Reproduce the first line and every line after it, exactly, through the one containing "DIE_CAP_CLEARANCE = 3.0". Leave out the rest.

##### Given material #####

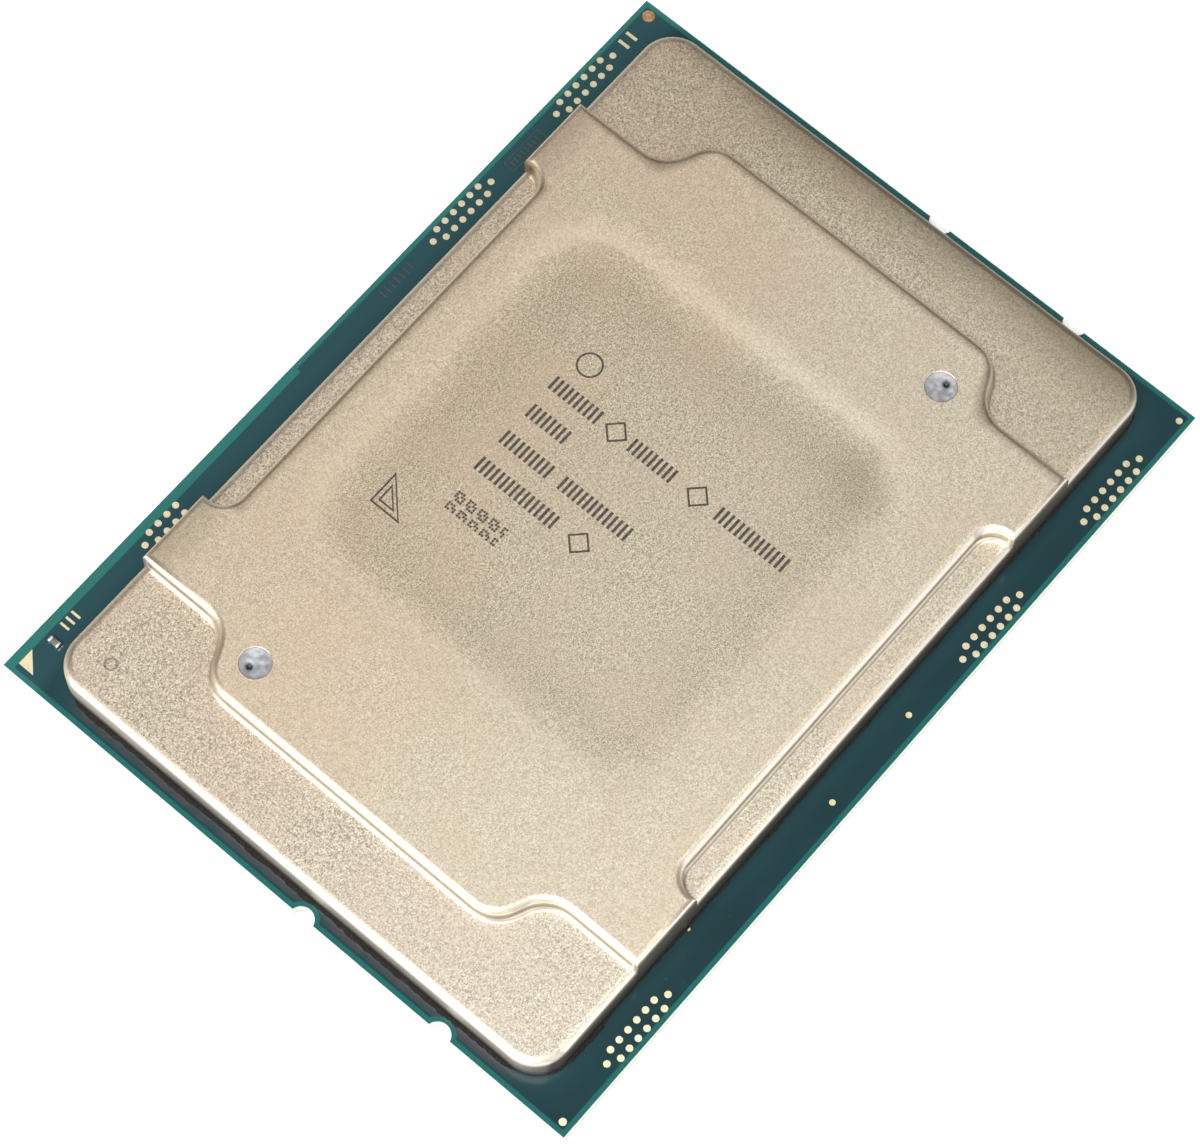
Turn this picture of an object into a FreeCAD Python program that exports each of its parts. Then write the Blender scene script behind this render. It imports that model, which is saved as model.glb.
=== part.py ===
import FreeCAD, Part
import math
import os

# A land-grid processor package lying face up.
#
# Millimetres. +X runs along the board's long side, +Y along its short side, +Z up.
# The origin is the centre of the outline, level with the lowest capacitor on the underside.

os.makedirs("parts", exist_ok=True)

Vec = FreeCAD.Vector

# ---------------------------------------------------------------- driving dimensions

# Board
BOARD_X = 76.0
BOARD_Y = 56.5
CORE_T = 0.70
BUILDUP_T = 0.20
COPPER_T = 0.025
MASK_T = 0.025
NOTCH_RADIUS = 1.05
NOTCH_DEPTH = 0.82
NOTCH_Y = (-2.5, -16.1)
COPPER_INSET = 0.4
COPPER_INSET_NOTCH = 0.45
COPPER_INSET_REAR = 0.8
REAR_INSET_END_X = -5.0

# Chip capacitors
SOLDER_T = 0.02
SOLDER_LEG = 0.16
LAND_CAP = {"length": 1.6, "width": 0.8, "height": 0.5, "band": 0.32}
DIE_CAP = {"length": 1.0, "width": 0.5, "height": 0.5, "band": 0.22}
MARKER_CAP = {"length": 1.0, "width": 0.5, "height": 0.4, "band": 0.22}
MARKER_CAP_AT = (-34.16, 26.48)
LAND_CAP_COLUMNS = 8
LAND_CAP_ROWS = 6
LAND_CAP_PITCH = 3.4
DIE_CAP_PITCH = 1.6
DIE_CAP_PER_LONG_SIDE = 12
DIE_CAP_PER_SHORT_SIDE = 7
DIE_CAP_CLEARANCE = 3.0

# Contact lands: columns run along Y, and every second column is shifted by half a pitch
LAND_RADIUS = 0.35
LAND_SIDES = 6
LAND_T = 0.02
LAND_COLUMNS = 86
LAND_ROWS = 54
LAND_PITCH = 0.9906
LAND_COLUMN_STEP = LAND_PITCH * math.sin(math.radians(60))
SPLIT_COLUMNS = range(41, 45)
FIELD_COLUMNS = range(25, 61)
FIELD_ROWS = range(15, 39)
KEY_LAND = (0, 51)

# Heat spreader
LID_X = 73.0
LID_Y = 49.5
LID_CORNER = 3.0
LID_GAP = 0.15
LEDGE_T = 2.90
STEP_T = 1.75
LEDGE_ROLL = 0.8
STEP_ROLL = 0.6
STEP_FOOT = 0.35
PLATEAU_X = 25.6
LOBE_X = 30.0
SLANT_MID_Y = 15.3
SLANT_DEG = 66.0
PLATEAU_CORNER = 3.0
RECESS_X = 18.8
RECESS_Y = 22.35
RECESS_CORNER = 1.8
CAVITY_X = 65.0
CAVITY_Y = 41.5
CAVITY_CORNER = 2.5
CAVITY_DEPTH = 0.80

# Vent holes and their plugs: (x, y, pit offset x, pit offset y)
VENTS = ((25.1, -12.45, 0.7, -0.15), (-26.4, 12.4, -0.5, 0.3))
VENT_RADIUS = 1.25
VENT_CHAMFER = 0.1
PLUG_SUNK = 0.15
PLUG_T = 2.4
PLUG_DISH_DEPTH = 0.1
PLUG_PIT_RADIUS = 0.16
PLUG_PIT_DEPTH = 0.3

# Ring-shaped punch mark on the left ledge
PUNCH_AT = (-33.2, 21.1)
PUNCH_OUTER = 0.55
PUNCH_INNER = 0.40
PUNCH_DEPTH = 0.06

# Die and what joins it to the board and to the heat spreader
DIE_X = 22.3
DIE_Y = 14.6
DIE_T = 0.78
BUMP_T = 0.07
BUMP_RADIUS = 0.3
BUMP_PITCH = 1.3
BUMP_EDGE = 0.7
UNDERFILL_SKIRT = 1.2
UNDERFILL_RISE = 0.5

# Sealant bead
BEAD_SQUEEZE = 0.3
BEAD_SET_BACK = 0.15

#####

§ **Written solution**
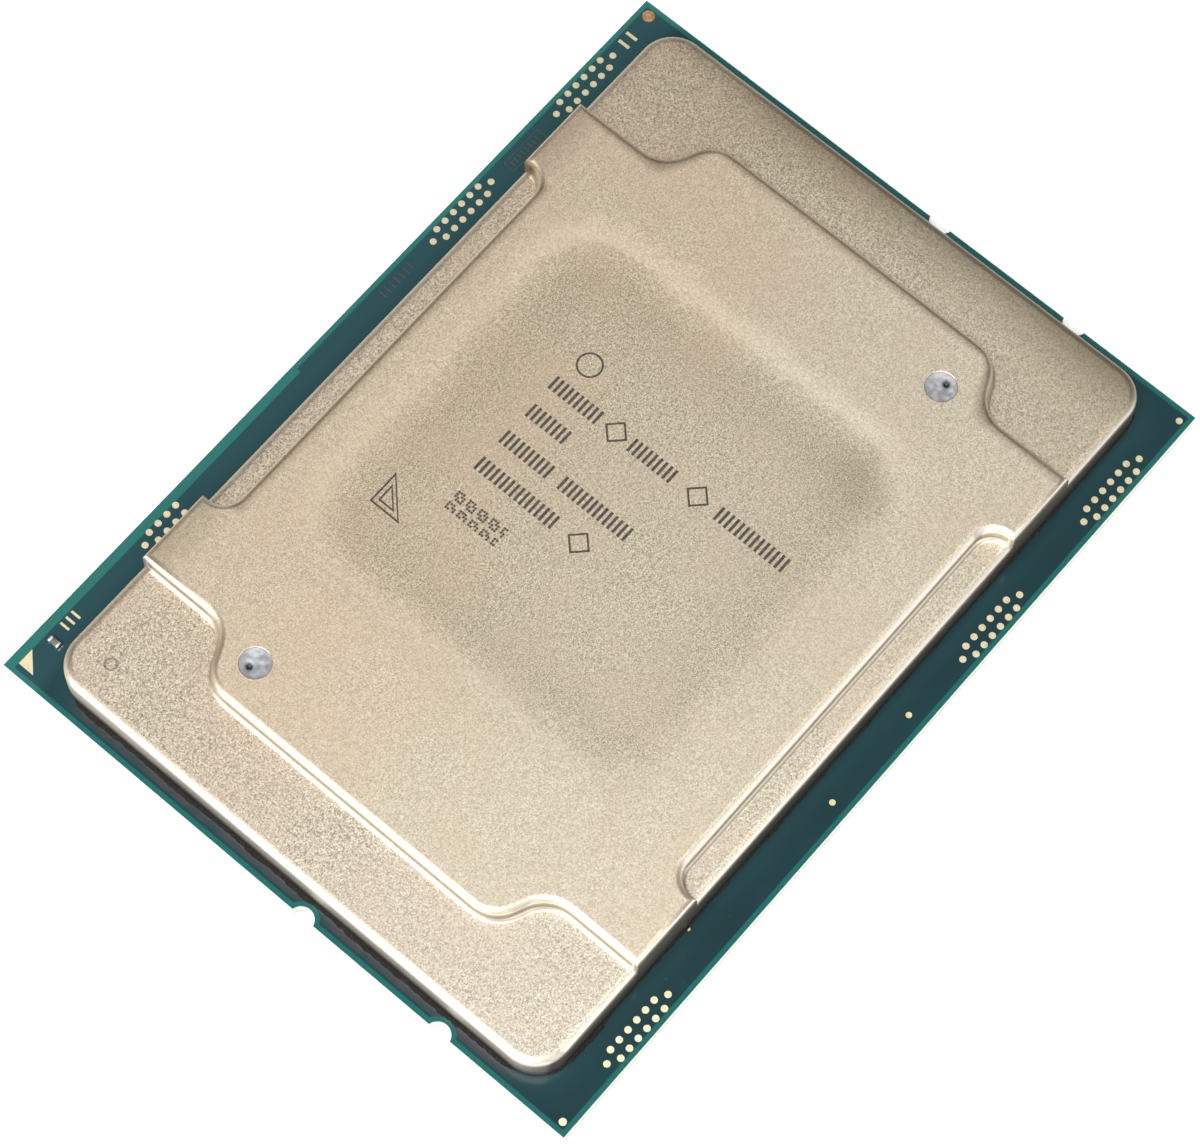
Turn this picture of an object into a FreeCAD Python program that exports each of its parts. Then write the Blender scene script behind this render. It imports that model, which is saved as model.glb.
=== part.py ===
import FreeCAD, Part
import math
import os

# A land-grid processor package lying face up.
#
# Millimetres. +X runs along the board's long side, +Y along its short side, +Z up.
# The origin is the centre of the outline, level with the lowest capacitor on the underside.

os.makedirs("parts", exist_ok=True)

Vec = FreeCAD.Vector

# ---------------------------------------------------------------- driving dimensions

# Board
BOARD_X = 76.0
BOARD_Y = 56.5
CORE_T = 0.70
BUILDUP_T = 0.20
COPPER_T = 0.025
MASK_T = 0.025
NOTCH_RADIUS = 1.05
NOTCH_DEPTH = 0.82
NOTCH_Y = (-2.5, -16.1)
COPPER_INSET = 0.4
COPPER_INSET_NOTCH = 0.45
COPPER_INSET_REAR = 0.8
REAR_INSET_END_X = -5.0

# Chip capacitors
SOLDER_T = 0.02
SOLDER_LEG = 0.16
LAND_CAP = {"length": 1.6, "width": 0.8, "height": 0.5, "band": 0.32}
DIE_CAP = {"length": 1.0, "width": 0.5, "height": 0.5, "band": 0.22}
MARKER_CAP = {"length": 1.0, "width": 0.5, "height": 0.4, "band": 0.22}
MARKER_CAP_AT = (-34.16, 26.48)
LAND_CAP_COLUMNS = 8
LAND_CAP_ROWS = 6
LAND_CAP_PITCH = 3.4
DIE_CAP_PITCH = 1.6
DIE_CAP_PER_LONG_SIDE = 12
DIE_CAP_PER_SHORT_SIDE = 7
DIE_CAP_CLEARANCE = 3.0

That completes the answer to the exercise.